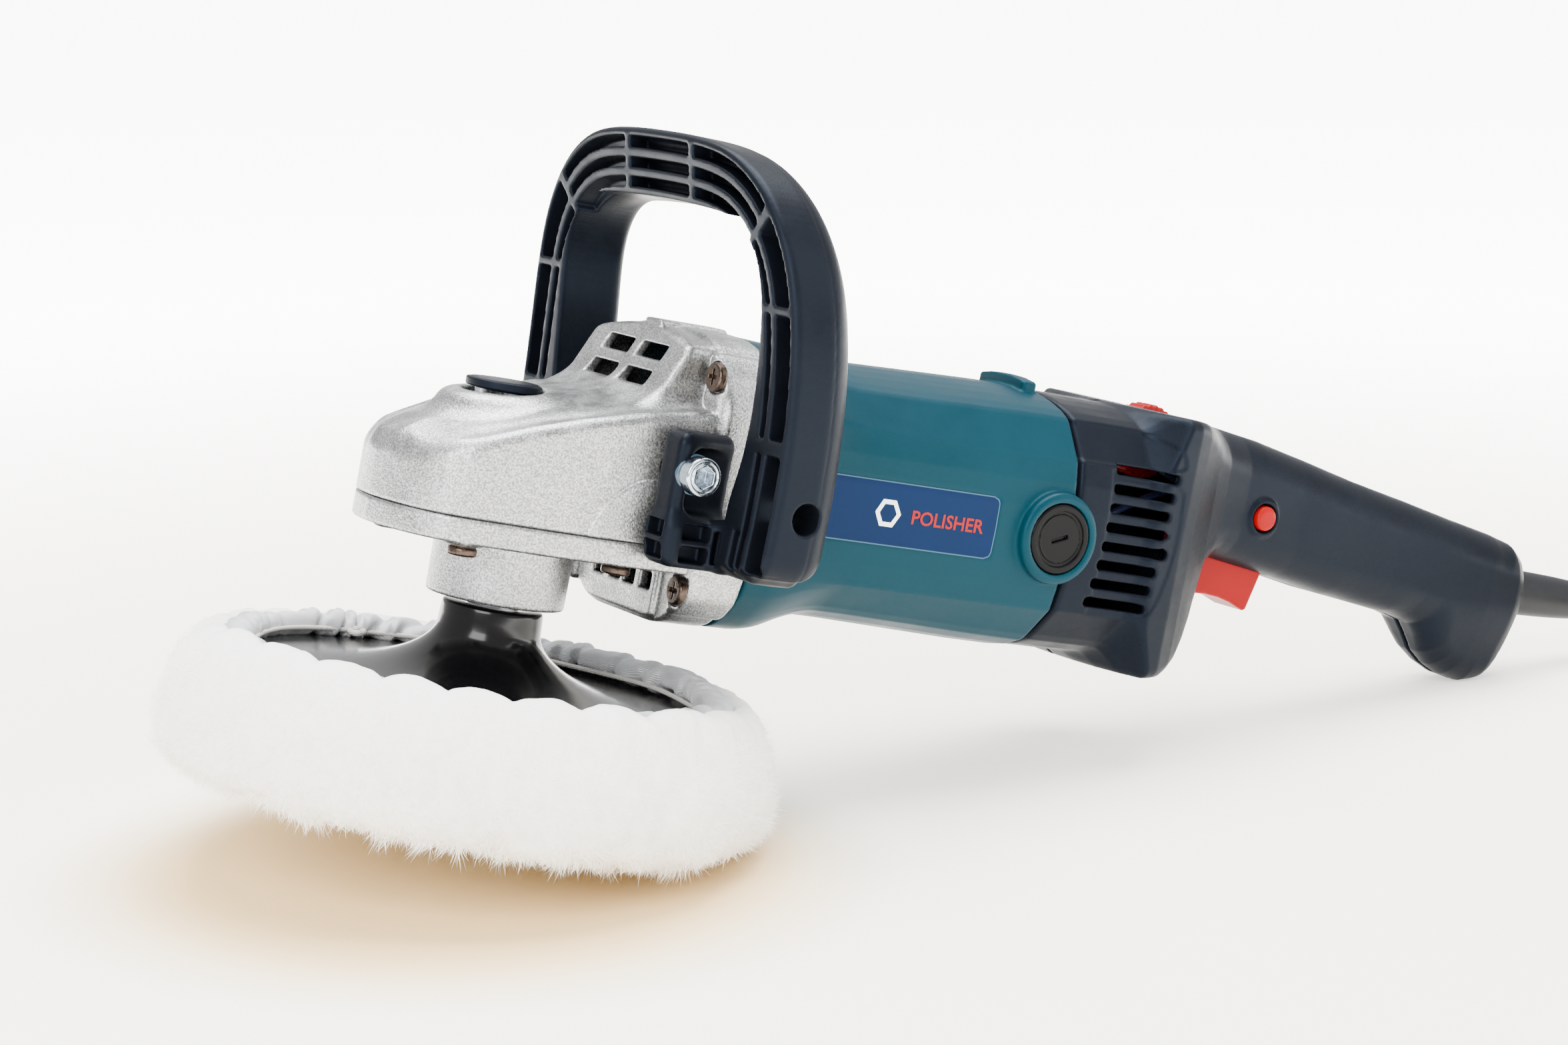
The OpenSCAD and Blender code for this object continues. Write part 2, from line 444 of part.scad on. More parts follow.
module handle_screws() { color([0.5, 0.5, 0.52]) place() for (p = handle_posts) { ycyl(p[0], -12, 13.4, p[1], 1.8, 24); ycyl(p[0], 13.4, 16, p[1], 3.2, 32); } }
// Trigger swings about its front end
trigger_px = 269; trigger_pz = 3.5;
module trigger() {
  color([0.85, 0.08, 0.1]) place() difference() {
    union() {
      side(18) polygon([[265.5, 6.6], [272, 6.6], [283, 4.4], [298, -1], [300.2, -5.7], [296, -20.2], [288, -17.4], [279, -16.4], [268, -16.6], [263, -16], [263.2, -8], [264, 2]]);
    }
    ycyl(trigger_px, -10, 10, trigger_pz, 1.55, 32);
    side(12.6) polygon([[267, 10], [272, -2], [283, -6], [296, -8.5], [298, 10]]);
  }
}
module trigger_spring() { color([0.6, 0.6, 0.62]) place() difference() { zcyl(291, 0, -6.85, 6, 3.2, 32); zcyl(291, 0, -8, 7, 2.4, 32); } }
module switch_body() {
  color([0.1, 0.1, 0.11]) place() difference() {
    union() { box([274, -10, 8.2], [309, 10, 27]); box([286, -3, 6], [296, 3, 9]); ycyl(trigger_px, -12, 12, trigger_pz, 1.5, 32); both() box([265, 9.9, 2], [276, 12, 14]); }
    ycyl(281.4, -12, -4.5, 15.1, 2.6);
  }
}
module lock_on_button() { color([0.9, 0.1, 0.1]) place() { ycyl(281.4, -24.6, -18, 15.1, 4.4); ycyl(281.4, -18.1, -9.5, 15.1, 2); } }
module lock_on_spring() { color([0.6, 0.6, 0.62]) place() difference() { ycyl(281.4, -18, -10, 15.1, 3.8, 32); ycyl(281.4, -19, -9, 15.1, 3, 32); } }
dial_x = 239; dial_z = 34.2;
module speed_dial() { color([0.85, 0.1, 0.1]) place() difference() {
    ycyl(dial_x, -4.2, 4.2, dial_z, 12.8, 72);
    ycyl(dial_x, -6, 6, dial_z, 2.5, 32);
    for (a = [0:15:345]) translate([dial_x, 0, dial_z]) rotate([0, a, 0]) translate([12.8, 0, 0]) rotate([90, 0, 0]) cylinder(r = 0.7, h = 12, center = true, $fn = 16);
  } }
module speed_control_module() { color([0.1, 0.35, 0.2]) place() { box([228, 6, 26], [250, 20, 37]); ycyl(dial_x, -7, 6.05, dial_z, 2.45, 32); } }
module internal_wiring() { color([0.2, 0.25, 0.7]) place() {
    wire([[383.8, -2, 0], [368, -5, 0], [352, -6, 8], [334, -6, 15], [322, -6, 15], [309.2, -6, 15]], 1.5);
    wire([[383.8, 2, 0], [368, 5, 0], [352, 6, 8], [334, 6, 15], [322, 6, 15], [309.2, 6, 15]], 1.5);
    wire([[273.8, 4, 22], [264, 5, 21], [257, 8, 22], [254.5, 12, 27], [253.5, 12, 28], [250.2, 12, 28]], 1.2);
    wire([[227.8, 16, 30], [216, 20, 30], [208, 27, 14], [203, 26, 0], [196, 22, 0], [185.6, 22, 0]], 1.2);
    wire([[273.8, -4, 22], [256, -12, 22], [236, -22, 22], [212, -28, 14], [204, -26, 0], [196, -22, 0], [185.6, -22, 0]], 1.2);
  } }
module cord_clamp() { color([0.1, 0.1, 0.1]) place() difference() { box([386, -13, 4.1], [394, 13, 7]); both() zcyl(390, 9.5, 0, 10, 1.5, 24); } }
module cord_clamp_screws() { color([0.5, 0.5, 0.52]) place() both() { zcyl(390, 9.5, 7, 9, 2.8, 24); zcyl(390, 9.5, -2.5, 7, 1.35, 24); } }
// Tapered cord guard with its flange inside the handle
guard_end = 480;
module cord_guard() {
  color([0.1, 0.1, 0.11]) place() rotate([0, 90, 0]) rotate_extrude($fn = 48) polygon([[4, 408], [8, 408], [8, 411.3], [11.5, 411.3], [11.5, 416.7], [8.4, 416.7], [8.4, 427], [7.4, 447], [5.6, guard_end - 1], [5.2, guard_end], [4, guard_end]]);
}
// Mains cord: straight out of the guard, down to the floor, into the coil, and out to the plug
function row(p) = [shift + p[0]*cos(tilt) + p[2]*sin(tilt), p[1], lift - p[0]*sin(tilt) + p[2]*cos(tilt)];
g0 = row([384, 0, 0]); g1 = row([guard_end + 2, 0, 0]);
coil_c = [390, -coil_r - 12, 0];
coil_h = 2*cord_d; coil_w = 4*cord_d;
function mix(a, b, t) = a*(1 - t) + b*t;
function bez(p, t) = len(p) == 1 ? p[0] : bez([for (i = [0:len(p) - 2]) mix(p[i], p[i + 1], t)], t);
function run(a, b) = (b - a)/norm(b - a);
function ringpt(c, d, r, k, n) = let (u = cross([0, 0, 1], d), un = u/norm(u), w = cross(d, un)) c + r*(cos(360*k/n)*un + sin(360*k/n)*w);
module tube(c, r, n = 12) {
  m = len(c);
  pts = [for (i = [0:m - 1]) let (d = run(c[max(0, i - 1)], c[min(m - 1, i + 1)])) for (k = [0:n - 1]) ringpt(c[i], d, r, k, n)];
  polyhedron(pts, concat([[for (k = [0:n - 1]) k]], [for (i = [0:m - 2], k = [0:n - 1]) [i*n + k, (i + 1)*n + k, (i + 1)*n + (k + 1)%n, i*n + (k + 1)%n]], [[for (k = [n - 1:-1:0]) (m - 1)*n + k]]));
}
lead_in = concat([g0, row([guard_end - 40, 0, 0])], [for (i = [0:6]) bez([g1, g1 + 14*run(g0, g1), [350, 0, 9.5], [372, 0, 12]], i/6)]);
tail_y = coil_c[1] - coil_r - 12;
tail = concat([for (i = [0:4]) bez([[388, tail_y, 4.1], [376, tail_y, 4.2], [370, tail_y, 8.5], [358, tail_y, 8.5]], i/4)], [[346.2, tail_y, 8.5]]);
module wire(p, r) { tube([for (i = [0:10]) bez(p, i/10)], r, 10); }
module power_cord() { color([0.08, 0.08, 0.08]) { tube(lead_in, cord_d/2 - 0.05); tube(tail, cord_d/2 - 0.05); } }
module cord_coil() { color([0.08, 0.08, 0.08]) translate(coil_c) rotate_extrude($fn = 96) translate([coil_r - coil_w/2, 0]) polygon([[1.5, 0], [coil_w - 1.5, 0], [coil_w, 2], [coil_w, coil_h - 2], [coil_w - 1.5, coil_h], [1.5, coil_h], [0, coil_h - 2], [0, 2]]); }
module cord_tie() { color([0.06, 0.06, 0.06]) translate(coil_c) rotate(-20) difference() { box([coil_r - coil_w/2 - 2, -4, 0], [coil_r + coil_w/2 + 1.4, 4, coil_h + 1.4]); box([coil_r - coil_w/2 - 0.5, -5, -1], [coil_r + coil_w/2 + 0.1, 5, coil_h + 0.1]); } }
// Two-pin plug lying flat on the floor, pins towards -X
plug_z = 8.5; plug_x = 328;
module mains_plug() { color([0.08, 0.08, 0.08]) union() {
    difference() {
      intersection() { translate([plug_x - 30, tail_y, 0]) linear_extrude(height = 17) union() { translate([0, -17.5]) square([24, 35]); translate([24, -13]) square([8, 26]); translate([8, 0]) circle(r = 17.5, $fn = 48); } box([plug_x - 30, tail_y - 17.5, 0], [plug_x + 5, tail_y + 17.5, 17]); }
      for (s = [-1, 1]) translate([plug_x - 31, tail_y + 9.5*s, plug_z]) rotate([0, 90, 0]) cylinder(r = 2, h = 13, $fn = 32);
    }
    translate([plug_x, tail_y, plug_z]) rotate([0, 90, 0]) difference() { cylinder(r1 = 7, r2 = 5.2, h = 26, $fn = 32); translate([0, 0, 18]) cylinder(r = 4.05, h = 20, $fn = 32); }
  } }
module plug_pins() { color([0.8, 0.8, 0.78]) for (s = [-1, 1]) translate([plug_x - 49, tail_y + 9.5*s, plug_z]) rotate([0, 90, 0]) { cylinder(r = 2.4, h = 18.5, $fn = 32); cylinder(r = 2, h = 31, $fn = 32); } }

// Backing pad, its threaded insert, and the wool bonnet tied over it
module backing_pad() { color([0.06, 0.06, 0.06]) place() rotate_extrude($fn = 96) polygon([[8.3, -48.6], [15.6, -48.6], [16.2, -49.4], [16.4, -56.5], [18.2, -60], [21.5, -63.4], [27, -66.8], [36, -70], [46, -72], [60, -73.4], [80, -74.4], [86.5, -75.4], [88, -77], [88, -84.5], [86.5, -86], [0, -86], [0, -64], [11, -64], [11, -49.3], [8.3, -49.3]]); }
module pad_insert() { color([0.6, 0.6, 0.62]) place() difference() { zcyl(0, 0, -63.9, -49.4, 10.9); zcyl(0, 0, -60, -49, 7); } }
module floor_cut() { difference() { children(); translate([-400, -300, -200]) cube([800, 600, 200]); } }
module wool_bonnet() { color([0.95, 0.93, 0.88]) floor_cut() place() rotate_extrude($fn = 96) polygon([[0, -86.3], [87, -86.3], [88.3, -84.6], [88.3, -76.8], [86.6, -75], [81, -74.1], [80, -72], [80, -67], [84, -64.6], [90, -66.5], [95.5, -72], [bonnet_r, -79], [bonnet_r, -92], [95, -101], [89.5, -107.8], [82, bonnet_z], [0, bonnet_z]]); }
module bonnet_hem() { color([0.8, 0.82, 0.86]) place() rotate_extrude($fn = 96) polygon([[71, -70.6], [79, -73.6], [79.6, -72], [79.6, -66.6], [84, -64.2], [82, -60.6], [76, -61.4], [72, -66]]); }
module drawstring() { color([0.75, 0.77, 0.8]) place() union() { rotate_extrude($fn = 96) translate([70, -68.6]) circle(r = 1.1, $fn = 16); rotate(100) translate([68, -7, -70.2]) cube([2.4, 14, 2.2]); } }

gear_housing();
bearing_box();
bearing_box_screws();
flange_screws();
spindle_lock_button();
spindle_lock_pin();
spindle_lock_spring();
loop_handle();
loop_handle_bolts();
loop_handle_spacers();
motor_housing();
side_labels();
brush_holders();
carbon_brushes();
brush_springs();
brush_caps();
stator_core();
stator_coils();
fan_baffle();
cooling_fan();
armature_shaft();
armature_core();
armature_windings();
commutator();
armature_bearing_outers();
armature_bearing_inners();
bevel_pinion();
bevel_gear();
countershaft();
countershaft_bearings();
drive_gear();
spindle();
spindle_bearing_outers();
spindle_bearing_inners();
spindle_seal();
retaining_rings();
rear_handle_left();
rear_handle_right();
handle_screws();
trigger();
trigger_spring();
switch_body();
lock_on_button();
lock_on_spring();
speed_dial();
speed_control_module();
internal_wiring();
cord_clamp();
cord_clamp_screws();
cord_guard();
power_cord();
cord_coil();
cord_tie();
mains_plug();
plug_pins();
backing_pad();
pad_insert();
wool_bonnet();
bonnet_hem();
drawstring();
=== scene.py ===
import json
import math
import bpy
import numpy as np
import openvdb as vdb
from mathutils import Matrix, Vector


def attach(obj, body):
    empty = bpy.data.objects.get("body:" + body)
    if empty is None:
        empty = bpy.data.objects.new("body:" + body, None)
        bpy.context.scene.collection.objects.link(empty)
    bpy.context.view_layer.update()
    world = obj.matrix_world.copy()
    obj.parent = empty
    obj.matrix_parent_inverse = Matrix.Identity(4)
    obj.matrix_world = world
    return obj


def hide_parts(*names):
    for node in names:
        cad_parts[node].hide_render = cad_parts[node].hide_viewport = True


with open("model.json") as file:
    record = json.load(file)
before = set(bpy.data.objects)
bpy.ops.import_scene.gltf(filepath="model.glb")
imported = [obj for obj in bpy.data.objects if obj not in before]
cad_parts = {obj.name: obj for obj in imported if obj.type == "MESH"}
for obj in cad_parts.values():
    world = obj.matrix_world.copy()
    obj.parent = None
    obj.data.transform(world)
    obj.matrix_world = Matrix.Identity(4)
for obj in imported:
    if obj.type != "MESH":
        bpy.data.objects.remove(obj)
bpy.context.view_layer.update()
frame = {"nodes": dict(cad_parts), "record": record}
F = np.float32

# Tool frame (mm): X to the rear, Y across, Z up along the spindle. Row frame (m): the tool lies nose-up.
TILT = math.radians(12.8)
C, S = math.cos(TILT), math.sin(TILT)
LIFT = 406 * S + 35.6 * C
SHIFT = -150.6


def row(p):
    p = np.asarray(p, float)
    x, y, z = p[..., 0], p[..., 1], p[..., 2]
    return np.stack([SHIFT + x * C + z * S, y, LIFT - x * S + z * C], -1) / 1000


def rowdir(d):
    d = np.asarray(d, float)
    x, y, z = d[..., 0], d[..., 1], d[..., 2]
    return np.stack([x * C + z * S, y, -x * S + z * C], -1)


# ---------------------------------------------------------------- shape fields
def imax(a, b, r):
    """Intersection with a true round edge of radius r."""
    return np.minimum(-r, np.maximum(a, b)) + np.sqrt(np.maximum(a + r, 0) ** 2 + np.maximum(b + r, 0) ** 2)


def imin(a, b, r):
    """Union with a true fillet of radius r."""
    return np.maximum(r, np.minimum(a, b)) - np.sqrt(np.maximum(r - a, 0) ** 2 + np.maximum(r - b, 0) ** 2)


def cut(a, b, r=0.3):
    return imax(a, -b, r)


def sst(t):
    t = np.clip(t, 0, 1)
    return t * t * (3 - 2 * t)


def poly(u, v, pts):
    pts = np.array(pts, F)
    n = len(pts)
    d = None
    sign = None
    for i in range(n):
        a, b = pts[i], pts[(i + 1) % n]
        e = b - a
        wu, wv = u - a[0], v - a[1]
        t = np.clip((wu * e[0] + wv * e[1]) / float(e @ e), 0, 1)
        q = (wu - e[0] * t) ** 2 + (wv - e[1] * t) ** 2
        c1, c2, c3 = v >= a[1], v < b[1], e[0] * wv > e[1] * wu
        s = (c1 & c2 & c3) | (~c1 & ~c2 & ~c3)
        d = q if d is None else np.minimum(d, q)
        sign = s if sign is None else sign ^ s
    return (np.sqrt(d) * np.where(sign, -1, 1)).astype(F)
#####
JOB: Extract and reproduce exactly the lines opening with the line containing "spindle_bearing_inners();" and closing with the line containing "obj.matrix_parent_inverse = Matrix.Identity(4)", inclusive.

RESPONSE TO THE TASK:
spindle_bearing_inners();
spindle_seal();
retaining_rings();
rear_handle_left();
rear_handle_right();
handle_screws();
trigger();
trigger_spring();
switch_body();
lock_on_button();
lock_on_spring();
speed_dial();
speed_control_module();
internal_wiring();
cord_clamp();
cord_clamp_screws();
cord_guard();
power_cord();
cord_coil();
cord_tie();
mains_plug();
plug_pins();
backing_pad();
pad_insert();
wool_bonnet();
bonnet_hem();
drawstring();
=== scene.py ===
import json
import math
import bpy
import numpy as np
import openvdb as vdb
from mathutils import Matrix, Vector


def attach(obj, body):
    empty = bpy.data.objects.get("body:" + body)
    if empty is None:
        empty = bpy.data.objects.new("body:" + body, None)
        bpy.context.scene.collection.objects.link(empty)
    bpy.context.view_layer.update()
    world = obj.matrix_world.copy()
    obj.parent = empty
    obj.matrix_parent_inverse = Matrix.Identity(4)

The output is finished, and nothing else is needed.